Forum Discussion
Altera_Forum
Honored Contributor
8 years agoIs this code writing style will have tree reduction effect?
# pragma unroll for(int i=0; i<FILTER_PARALLEL; i++){ # pragma unroll for(int j=0; j<KERNEL_PARALLEL; j++){ ​ result_buffer[j] += w_in.ff.kk[j] * data_in.ff.kk[j]; } } Is there any way can further save resource usage? And is that possible compiler use ALUTs to make multiplier when MAC per clock exceed certain range ? because 64*8 uses 256 DSP and 64*16 should use 512 DSP but it only use 305 DSP. for KERNEL_PARALLEL=64, FILTER_PARALLEL=16, I have change result_buffer data type from Int to short, and the resource usage become smaller, (but result would be wrong when use short to store two char MAC) the total usage of DSP is 512, but didn't seem like two multiplication share one DSP, I still can't explain how it calculate resource usage. 16-bit Integer Add (x959) 8196 0 0 319 16-bit Integer Mul (x193) 0 0 0 193 I have follow Best Practice Guide and try use Mask to save some resource when result_buffer is Int.

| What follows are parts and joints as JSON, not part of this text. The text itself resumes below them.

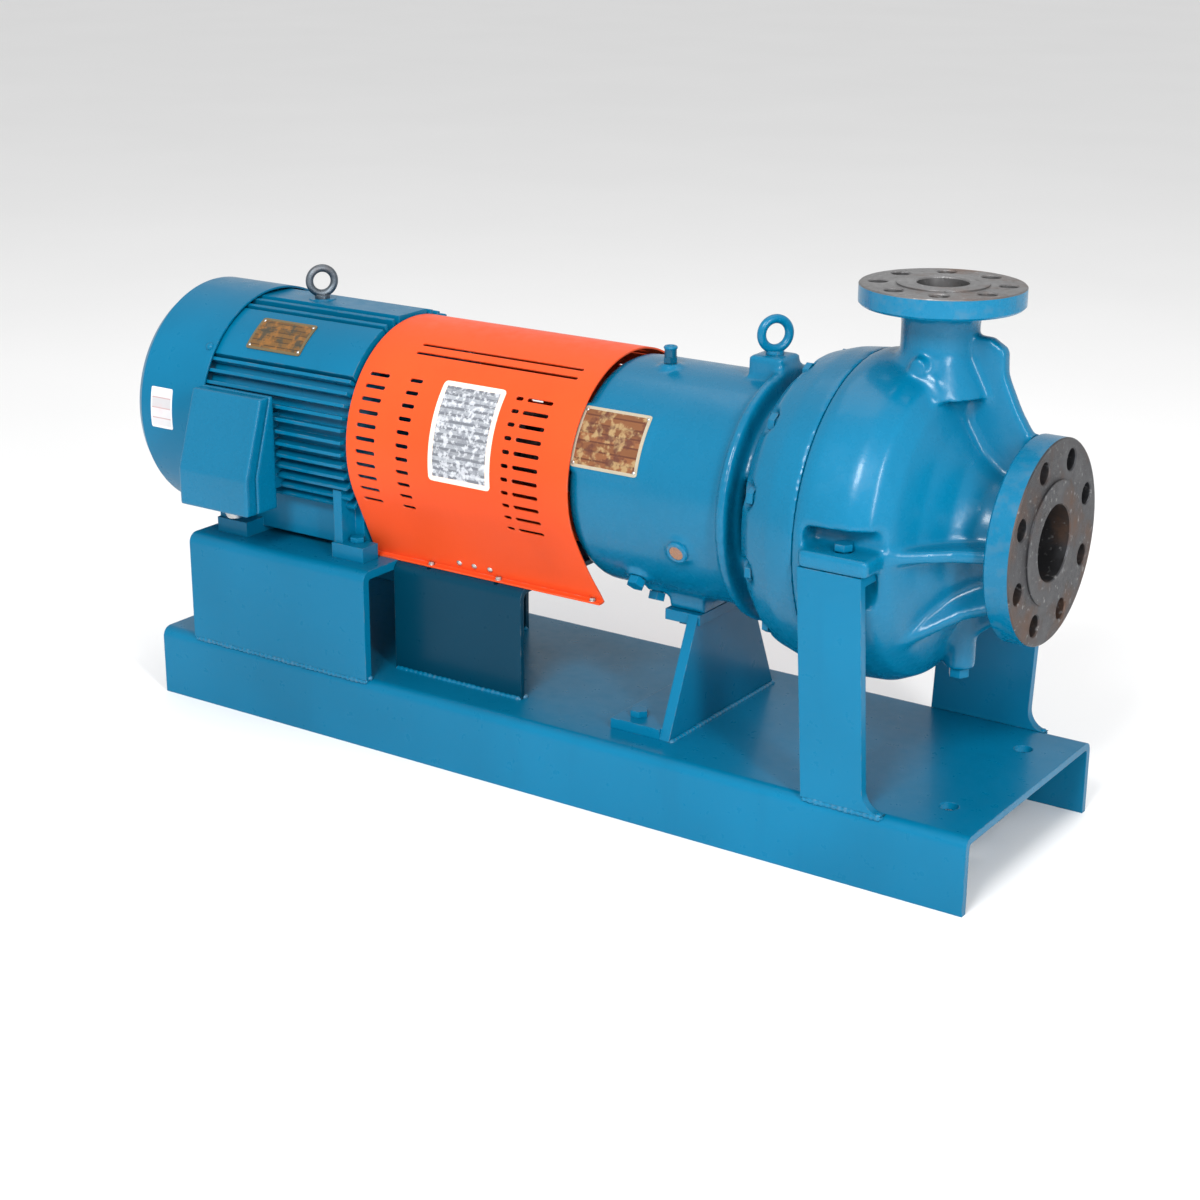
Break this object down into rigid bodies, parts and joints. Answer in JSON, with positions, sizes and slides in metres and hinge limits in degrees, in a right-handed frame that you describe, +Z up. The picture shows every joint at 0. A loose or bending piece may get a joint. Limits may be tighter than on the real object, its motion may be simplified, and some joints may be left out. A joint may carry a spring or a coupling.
{
  "type": "centrifugal water pump",
  "caption": "Horizontal end-suction centrifugal pump on a bent-plate base, with flanged suction and top discharge, guarded coupling and foot-mounted electric motor.",
  "frame": {"origin": "on the floor under the middle of the whole set", "axes": "+X along the shaft from the motor towards the suction flange, +Z up, -Y is the side with the conduit box"},
  "size_m": [1.123, 0.37, 0.59],
  "materials": {
    "blue_paint": "gloss enamel over cast iron and plate",
    "orange_paint": "gloss enamel over sheet",
    "steel": "machined",
    "bearing_steel": "ground",
    "iron": "as cast",
    "copper": "varnished winding",
    "plastic": "moulded",
    "rubber": "moulded",
    "gasket": "fibre sheet",
    "plate": "etched plate with no lettering",
    "glass": "clear"
  },
  "bodies": {
    "pump_set": {"baseplate": "blue_paint", "bearing_end_cover": "blue_paint", "bearing_frame": "blue_paint", "breather_cap": "steel", "casing": "blue_paint", "casing_bolts": "blue_paint", "casing_cover": "blue_paint", "casing_drain_plug": "steel", "casing_foot_bolts": "blue_paint", "casing_gasket": "gasket", "casing_leg_front": "blue_paint", "casing_leg_rear": "blue_paint", "conduit_box": "blue_paint", "conduit_cover": "blue_paint", "conduit_plug": "steel", "coupling_guard": "orange_paint", "end_cover_bolts": "steel", "fan_cover": "blue_paint", "frame_eyebolt": "steel", "frame_foot": "blue_paint", "frame_foot_bolts": "blue_paint", "frame_nameplate": "plate", "gland_studs": "steel", "guard_bolts": "steel", "guard_support": "blue_paint", "motor_bearing_outer_rings": "bearing_steel", "motor_bell_bolts": "blue_paint", "motor_eyebolt": "steel", "motor_foot_bolts": "blue_paint", "motor_frame": "blue_paint", "motor_front_bell": "blue_paint", "motor_nameplate": "plate", "motor_pedestal": "blue_paint", "motor_rear_bell": "blue_paint", "oil_plugs": "steel", "oil_seals": "rubber", "radial_bearing_outer": "bearing_steel", "seal_gland": "steel", "sight_glass": "glass", "stator_core": "steel", "stator_windings": "copper", "thrust_bearing_outer": "bearing_steel", "wear_ring": "iron"},
    "motor_rotor": {"motor_shaft": "steel", "motor_key": "steel", "motor_rotor_core": "steel", "motor_fan": "plastic", "motor_bearing_inner_rings": "bearing_steel", "motor_hub": "iron"},
    "pump_rotor": {"pump_shaft": "steel", "pump_key": "steel", "pump_hub": "iron", "coupling_spider": "rubber", "thrust_bearing_inner": "bearing_steel", "radial_bearing_inner": "bearing_steel", "bearing_locknut": "steel", "shaft_sleeve": "steel", "seal_rotary_head": "steel", "impeller": "iron", "impeller_nut": "steel"}
  },
  "joints": [
    {"name": "motor_spin", "type": "hinge", "parent": "pump_set", "child": "motor_rotor", "pos_m": [-0.3, 0, 0.346], "axis": [1, 0, 0], "continuous": true},
    {"name": "pump_spin", "type": "hinge", "parent": "pump_set", "child": "pump_rotor", "pos_m": [0.1, 0, 0.346], "axis": [1, 0, 0], "continuous": true}
  ],
  "couplings": [
    {"joint": "pump_spin", "follows": "motor_spin", "ratio": 1}
  ]
}
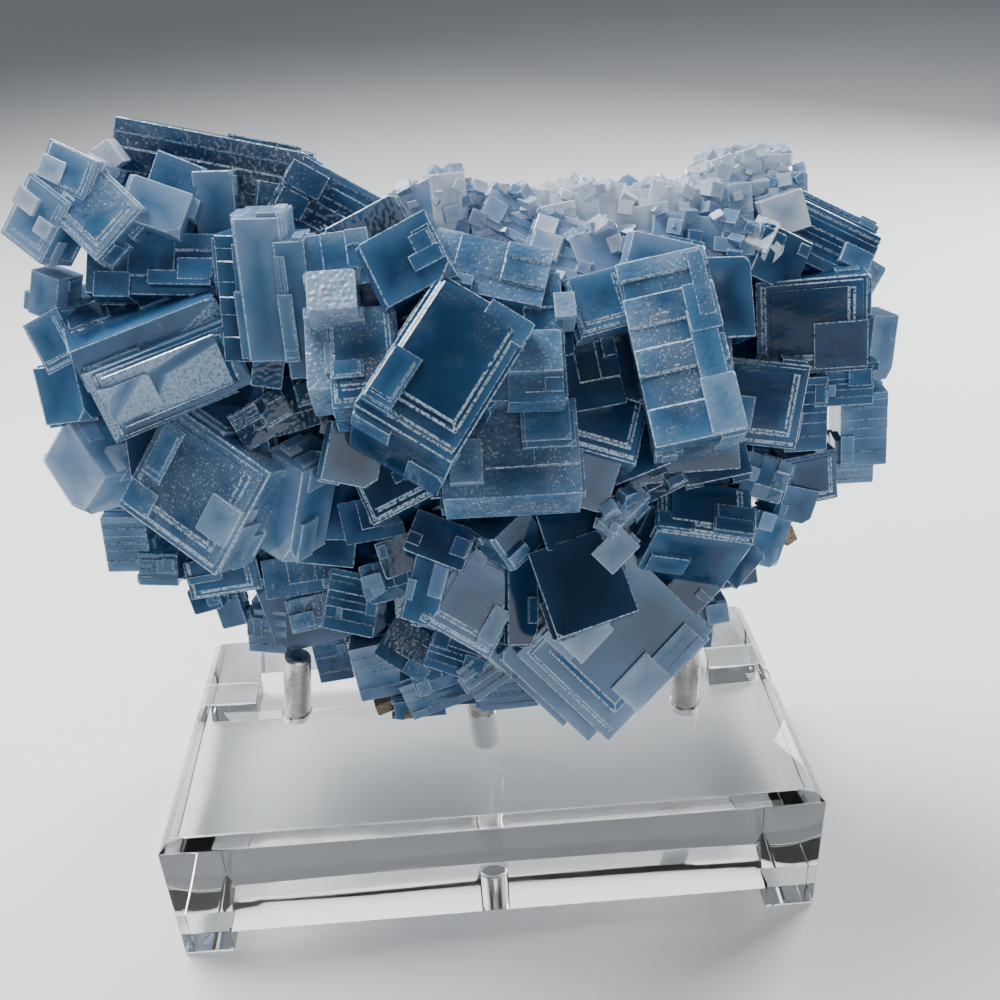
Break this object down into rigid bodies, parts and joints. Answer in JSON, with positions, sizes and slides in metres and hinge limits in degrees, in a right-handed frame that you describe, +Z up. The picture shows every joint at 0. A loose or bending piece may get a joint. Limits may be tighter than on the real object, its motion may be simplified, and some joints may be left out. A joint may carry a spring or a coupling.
{
  "type": "fluorite specimen on a stand",
  "caption": "Intergrown cluster of blue fluorite crystals resting on steel pins in a clear acrylic display block with small square feet.",
  "frame": {"origin": "middle of the whole object's outline, on the plane that the feet stand on", "axes": "+Z up; -Y is the front, the side the picture shows; +X to the viewer's right"},
  "size_m": [0.1884, 0.1036, 0.1874],
  "materials": {
    "fluorite": "crystal faces, part clear and part cloudy",
    "acrylic": "polished clear acrylic",
    "pin_steel": "satin turned steel"
  },
  "bodies": {
    "root": {"fluorite_cluster": "fluorite", "acrylic_block": "acrylic", "foot_front_left": "acrylic", "foot_front_right": "acrylic", "foot_back_left": "acrylic", "foot_back_right": "acrylic", "pin_left": "pin_steel", "pin_right": "pin_steel", "pin_centre": "pin_steel"}
  },
  "joints": []
}
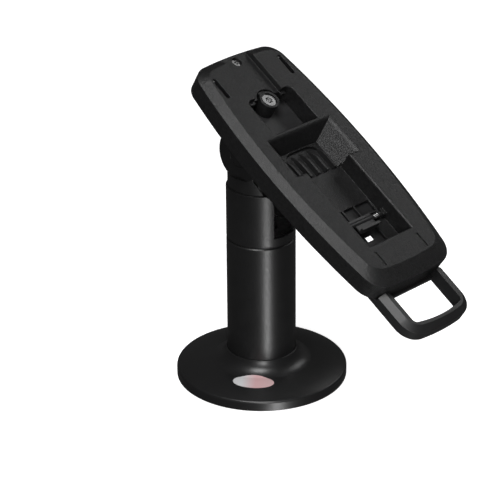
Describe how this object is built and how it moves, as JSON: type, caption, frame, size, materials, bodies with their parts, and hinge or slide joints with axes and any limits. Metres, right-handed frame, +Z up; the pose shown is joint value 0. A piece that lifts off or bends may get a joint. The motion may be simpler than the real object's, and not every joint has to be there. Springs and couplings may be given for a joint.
{
  "type": "card terminal stand",
  "caption": "Countertop stand for a card payment terminal: round screw-down base, swivelling pole, tilting cradle plate with a latch and a lifting handle.",
  "frame": {"origin": "centre of the base's underside, on the cable bore's axis", "axes": "+Z up along the pole; the cradle faces and leans towards -Y; the tilt axis runs along X"},
  "size_m": [0.1048, 0.1975, 0.2016],
  "materials": {
    "pad_rubber": "matte",
    "plate_paint": "satin",
    "cast_zinc": "matte",
    "screw_steel": "satin",
    "pole_paint": "satin",
    "cover_plastic": "satin",
    "badge_print": "gloss",
    "turned_aluminium": "satin",
    "acetal": "matte",
    "spring_steel": "satin",
    "yoke_paint": "matte",
    "cap_plastic": "matte",
    "bracket_paint": "matte",
    "cradle_plastic": "grained matte",
    "inner_plastic": "matte",
    "handle_plastic": "matte",
    "lock_steel": "bright",
    "brass": "turned",
    "latch_plastic": "satin"
  },
  "bodies": {
    "base": {"base_pad": "pad_rubber", "base_plate": "plate_paint", "pole_flange": "cast_zinc", "flange_screws": "screw_steel", "lower_pole": "pole_paint", "grub_screws": "screw_steel", "base_cover": "cover_plastic", "badge": "badge_print", "lower_insert": "turned_aluminium", "swivel_bush": "acetal", "stop_pin": "screw_steel", "wave_washer": "spring_steel"},
    "swivel": {"swivel_shaft": "turned_aluminium", "swivel_nut": "cast_zinc", "upper_pole": "pole_paint", "tube_screws": "screw_steel", "yoke": "yoke_paint", "tilt_bolt": "screw_steel", "disc_springs": "spring_steel", "tilt_nut": "screw_steel", "friction_washers": "acetal", "pivot_caps": "cap_plastic"},
    "head": {"tilt_bracket": "bracket_paint", "bracket_screws": "screw_steel", "cradle_shell": "cradle_plastic", "back_cover": "inner_plastic", "cover_screws": "screw_steel", "handle_loop": "handle_plastic", "handle_screws": "screw_steel", "lock_screw": "lock_steel", "slot_pins": "lock_steel", "top_screw": "lock_steel", "top_screw_nut": "brass", "latch_pin": "screw_steel", "latch_spring": "spring_steel"},
    "latch": {"latch_lever": "latch_plastic"}
  },
  "joints": [
    {"name": "swivel_turn", "type": "hinge", "parent": "base", "child": "swivel", "pos_m": [0, 0, 0.093], "axis": [0, 0, 1], "range_deg": [-165, 165]},
    {"name": "tilt", "type": "hinge", "parent": "swivel", "child": "head", "pos_m": [0, 0, 0.1503], "axis": [1, 0, 0], "range_deg": [-32, 35]},
    {"name": "latch_press", "type": "hinge", "parent": "head", "child": "latch", "pos_m": [0, -0.08131, 0.12699], "axis": [1, 0, 0], "range_deg": [0, 20], "stiffness_Nm_per_rad": 0.03, "springref_deg": -20.05}
  ]
}
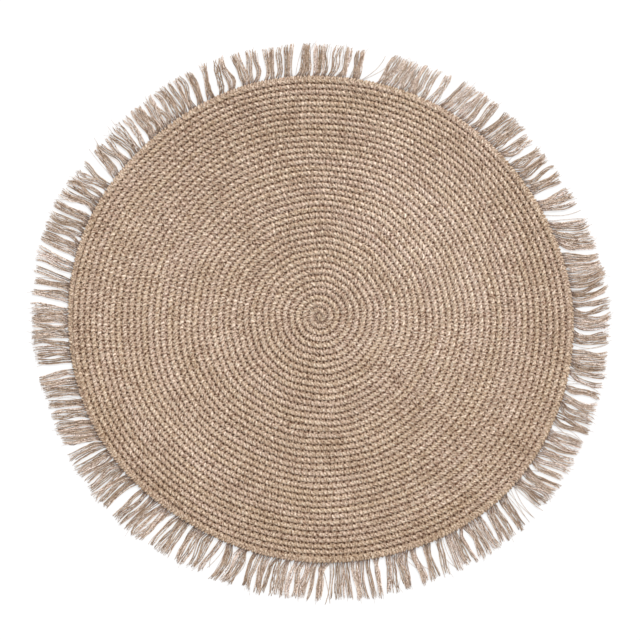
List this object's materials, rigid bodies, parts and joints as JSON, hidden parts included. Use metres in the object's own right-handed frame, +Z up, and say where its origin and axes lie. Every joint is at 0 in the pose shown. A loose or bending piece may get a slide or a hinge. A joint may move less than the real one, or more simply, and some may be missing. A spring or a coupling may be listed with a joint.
{
  "type": "round crocheted rug",
  "caption": "Flat round rug crocheted in one spiral of plied natural yarn, with a slightly uneven outline and a cut fringe lying out flat all round its rim.",
  "frame": {"origin": "on the floor, under the middle of the rug's whole outline, fringe included", "axes": "+Z up through the worked top face, +Y towards the side with the widest gap in its fringe, +X along the rug's greatest width"},
  "size_m": [1.156, 1.1078, 0.009],
  "materials": {
    "mat_yarn": "matt plied natural yarn, single crochet worked in rounds",
    "fringe_yarn": "matt cut yarn ends, greyer and paler than the mat"
  },
  "bodies": {
    "root": {"mat": "mat_yarn", "fringe": "fringe_yarn"}
  },
  "joints": []
}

I only need 25 bit that can full hold my data. result_buffer[j] += 0x01ffffff & w_in.ff.kk[j] * data_in.ff.kk[j]; the report.html still report that I am using 32-bit Add and 32-bit mul, even I change my mask to 0x0000ffff. and also the signed bit will also be mask. do you have more information about how to do this?